Hal di atas telah menjadi penghalang bagi mereka untuk mengenal Yesus, bahkan tidak mengingat lagi apa yang tertulis dalam kitab suci tentang Kristus itu. Ini menunjukkan bahwa kesedihan, kekecewaan, dan ketakutan yang berlebihan telah menghalangi mereka untuk mengenal Yesus, telah menghalangi mereka untuk memahami peristiwa kebangkitan Kristus. Mereka kehilangan akal sehat, mungkin terlalu “baper”, sulit “move-on”, sama seperti orang-orang yang sampai hari ini tidak menerima kekalahan Ahok pada pilgub DKI Jakarta, atau seperti pemuda/i yang “menutup hatinya” bagi orang lain hanya karena dia ditinggalkan oleh sahabatnya.
Tetapi, syukurlah, pada akhirnya, oleh kuasa Tuhan, kedua murid tadi mengenal Yesus dan memahami apa sebenarnya yang harus terjadi dengan Kristus, yaitu bahwa penyaliban dan kematian-Nya itu bukanlah akhir dari segala-galanya.
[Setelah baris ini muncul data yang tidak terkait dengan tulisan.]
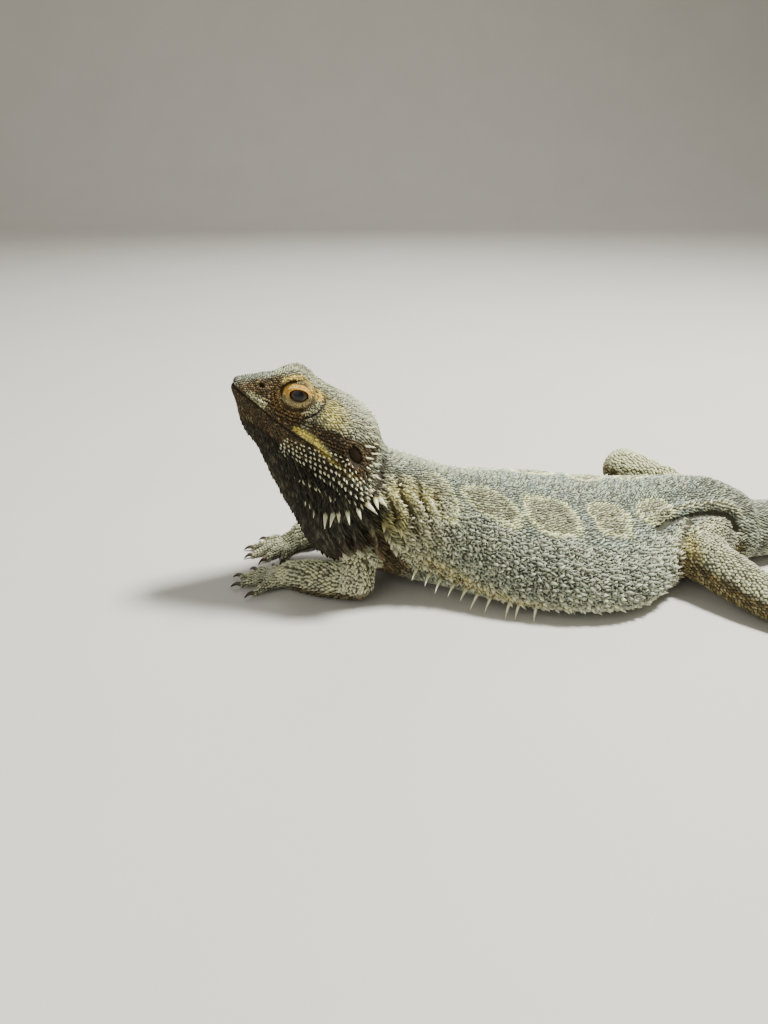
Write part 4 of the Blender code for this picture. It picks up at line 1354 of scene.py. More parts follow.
def rosette_sites(skin, chance):
    """Rosettes of the flanks: large cones, each with six small scales that lean out from it."""
    cones = cone_sites(skin, chance)
    cones["place"] = cones["root"]
    across = np.cross(cones["normal"], cones["back"])
    groups = [cones]
    for turn in np.arange(6) * math.pi / 3:
        way = cones["back"] * math.cos(turn) + across * math.sin(turn)
        small = dict(cones)
        small["place"] = cones["root"] + chance.uniform(0.0011, 0.0014, (len(way), 1)) * way
        small["lie"], small["around"] = 0.0008 * way, 0.0008 * np.cross(cones["normal"], way)
        small["size"] = chance.uniform(0.7, 1.2, (len(way), 1)) * (0.0013, 0.0010, 0.0011)
        small["tone"] = chance.uniform(0.1, 0.9, len(way))
        small["raised"] = np.full(len(way), 0.8)
        groups.append(settle(small, skin))
    return joined(groups)


def eye_rings(sign):
    """Rings round an eye, from the edge of the opening outward: on the lids' sphere, and beyond it on
    the side of the face, which widens to the rear."""

    def tube(t, sides):
        along, up = lid_axes()
        centre = head_point(0.0, sign * EYE_SPREAD, 0.0)
        reach = (0.0024 + 0.0046 * t)[:, None]
        angles = (np.arange(sides) * 2 * math.pi / sides)[None]
        flat = (reach * np.cos(angles) * LID_STRETCH + LID_SHIFT)[..., None] * along
        flat = flat + (reach * np.sin(angles))[..., None] * up
        lids = (EYE_RADIUS + LID_THICK) ** 2 - np.sum(flat**2, axis=-1)
        face = 0.0034 - 0.22 * (flat @ along)
        out = np.maximum(np.sqrt(np.maximum(lids, 0.0)), face)
        return centre + flat + out[..., None] * sign * head_axes()[1]

    return tube


def eye_spacing(t):
    """Distance between the scales round an eye, which grows outward."""
    return 0.00046 + 0.00046 * np.asarray(t)


def eye_sites(skin, chance):
    """Small scales in rings round the eyes, but not in the opening nor in the crease over the lid."""
    groups = []
    for sign in (1, -1):
        sites = lattice(eye_rings(sign), (0.0, 1.0), eye_spacing, eye_spacing)
        along, high, _, _ = eye_place(sites["place"])
        crease = np.abs(eye_reach(along, high) - LID_REACH - 0.0006) < 0.0004
        crease &= high - 0.45 * along > -0.0002
        sites = chosen(sites, (lid_opening(along, high) > 1.12) & ~crease)
        sites["out"] = np.broadcast_to(head_axes()[1] * sign, sites["out"].shape).copy()
        sites["size"] = scale_sizes(sites, 0.00024 + 0.00036 * sites["t"], (1.15, 0.95))
        sites["tone"] = chance.uniform(0, 1, len(sites["t"]))
        sites["share"] = 0.5 * sites["share"] + (0.5 if sign > 0 else 0.0)  # half the picture each
        groups.append(settle(sites, skin, 0.0050))
    return joined(groups)


def leg_sites(names, coat, skin, chance):
    """Scales of the given tubes of the legs. Each tube has its own strip of the picture."""
    pitch, width, height, wobble = coat
    groups = []
    tubes = leg_tubes()
    for number, name in enumerate(names):
        sites = lattice(tubes[name], (0.05, 0.97), steady(pitch), steady(width), 64)
        jittered(sites, chance, wobble)
        _, across, level, _ = on_body(sites["place"])
        covered = (np.hypot(across, level) < 0.97) & (name.split("_")[0] in ("upper", "lower"))
        sites = chosen(sites, ~covered)
        count = len(sites["t"])
        sites["size"] = scale_sizes(sites, np.full(count, height), (1.22, 1.08))
        sites["size"] *= chance.uniform(0.82, 1.2, (count, 1)) ** (5 * wobble)
        sites["turn"] = chance.normal(0, 1.2 * wobble, count)
        sites["tone"] = chance.uniform(0, 1, count)
        sites["along"] = (number + sites["along"] * 0.94) / len(names)
        groups.append(settle(sites, skin, 0.0016))
    return joined(groups)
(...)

Peristiwa menghebohkan itu justru menjadi semacam “batu loncatan” untuk peristiwa yang jauh lebih besar, yaitu kebangkitan Kristus. Kuasa Kristus yang bangkit inilah yang pada akhirnya menolong mereka untuk berani menyaksikan atau menceritakan Yesus yang bangkit itu, kuasa Kristus yang bangkit itulah yang membuat mereka berani menghadapi kehidupan apa pun risikonya. Hanya orang-orang yang sudah dikuasai oleh kuasa Kristus yang memiliki keyakinan, keberanian, dan harapan dalam menjalani kehidupannya, sebab dia percaya bahwa Kristus selalu menyertai dan menolongnya.